Fall New Dances Premieres Upperclassmen Work
BY: IZZ LAMAGDELEINE, ASSISTANT CULTURE EDITOR
The dancers, 11 women dressed in black, walked onto the stage. They crowded so close together you couldn’t tell where each person began and ended. As the dancers lumped together, they began to shake — their arms, legs and hair flying up and down. The women began to move across the stage, still shaking and connected, until the tempo in the music sped up and they finally separated to dance alone.
This piece, titled “Drink Some of My Brain,” premiered as part of the Fall New Dances performance held by the School of Dance from Nov. 7-9 in Harris Theater. The event is held every semester to give upperclassmen students the opportunity to cast, choreograph and design their own pieces.
“If you can have nothing and then make something, and people come and see it and experience it from beginning to end — that whole process,” said Susan Shields, the director of the School of Dance, “You can pretty much do anything.”
The pieces featured in “Fall New Dances” this year ranged in both mood and set, from the dark set of fearful students to the loud clock noises illustrating the progression of time to the blue, patterned summer dresses worn in pursuit of sharing the feeling of a New York summer..
The training students receive from the School of Dance is intense. Only 20 dancers are accepted into the program each year.
Besides rehearsing for “Fall New Dances” or any other performances they are cast in, all of the dancers have two classes per day. Shields said students might go to a basketball game or spend some time with friends occasionally, but for the most part they are in the studio working on their dancing.

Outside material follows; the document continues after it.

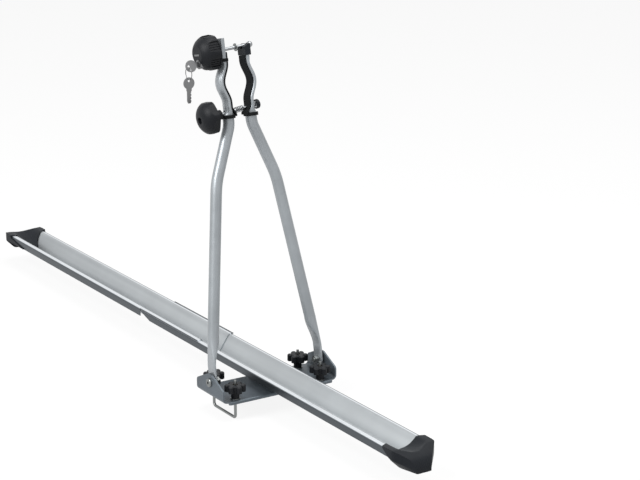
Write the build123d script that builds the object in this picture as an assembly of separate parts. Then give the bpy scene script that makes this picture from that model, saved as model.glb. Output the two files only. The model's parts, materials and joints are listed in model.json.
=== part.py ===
from build123d import *
import math
import os

# Roof mounted bike carrier: a two piece wheel channel on a bent steel bracket,
# two tube arms that pivot on the bracket and a clamp at their tops that grips
# the down tube of a bike. Millimetres, +Z up, X along the wheel channel.
# The origin is the middle of the seat on the roof bar.

# Seat on the roof bar and the bent bracket
PAD_THICK = 4.0
PAD_LENGTH = 76.0
PAD_TO_U_BOLT = 11.0
PLATE_THICK = 3.0
BRACKET_WIDTH = 100.0
BRACKET_SPAN = 230.0
LIP_DROP = 2.6
LIP_RADIUS = 3.5
EAR_WIDTH = 90.0
EAR_SHOULDER = 26.5
EAR_PEAK = 45.0
EAR_PEAK_WIDTH = 12.0
EAR_ROUND = 7.0
EAR_BEND = 5.0
CORNER_CUT = 9.0

# Wheel channel, a rolled section with a rounded bead along each edge
HALF_LENGTH = 834.0
OVERLAP = 220.0
FRONT_END = 433.0
CHANNEL_WIDTH = 77.0
CHANNEL_WALL = 1.5
CHANNEL_HEIGHT = 30.5
SKIRT_HEIGHT = 13.5
BEAD_WIDTH = 9.0
BEAD_ROUND = 2.6
BEAD_CROWN = 0.9
FLOOR_WIDTH = 20.0
FLOOR_ROUND = 5.0
NEST_GAP = 0.1
SKIRT_SLANT = 42.0
JOINT_BOLT_SPACING = 133.0
JOINT_BOLT_RADIUS = 3.0
JOINT_BOLT_END = 4.0
JOINT_NUT_THICK = 5.0
JOINT_NUT_ACROSS = 10.0
RAIL_RIVET_SPACING = 56.0
RAIL_RIVET_RADIUS = 3.0
RIVET_TAIL = 1.8
HEAD_RADIUS = 5.2
HEAD_TALL = 2.6

# Plastic end caps
CAP_WALL = 2.4
CAP_COLLAR = 22.0
CAP_SHOULDER = 5.0
CAP_NOSE = 34.0
CAP_NOSE_WIDTH = 28.0
CAP_BOTTOM_WIDTH = 44.0
CAP_TOP_PROUD = 2.2
CAP_NOSE_DROP = 15.0
CAP_TONGUE = 33.0
CAP_TONGUE_TOP = 7.0
CAP_TONGUE_THICK = 1.8
SCOOP_END = 18.0
SCOOP_DEPTH_SHARE = 0.15
SCOOP_WIDTH_SHARE = 0.62
CAP_BOW_SHARE = 0.3
CAP_SOLE_SHARE = 0.9
CORNER_BEVEL = 3.2
CAP_SIDE_DEPTH = 14.5
REAR_SHELL_SHORT = 24.0
REAR_SHELL_LONG = 86.0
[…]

Within the program can be found a strong community. Professors are invested in the success of their students, stressing one-on-one instructional time. Meanwhile, other dancers serve as mentors. Upperclassmen help underclassmen when they see that they are struggling, while still keeping a healthy competitive spirit alive in the program.
“Dance for me is a mode of communication, or a means of communication,” junior choreographer Holly Harkin said. “And, often, my most effective means of communication. To be able to go into something that you really, really love and put your all into it, and then feel really seen afterwards, is an incredible feeling that I don’t think … a lot of people get to have.”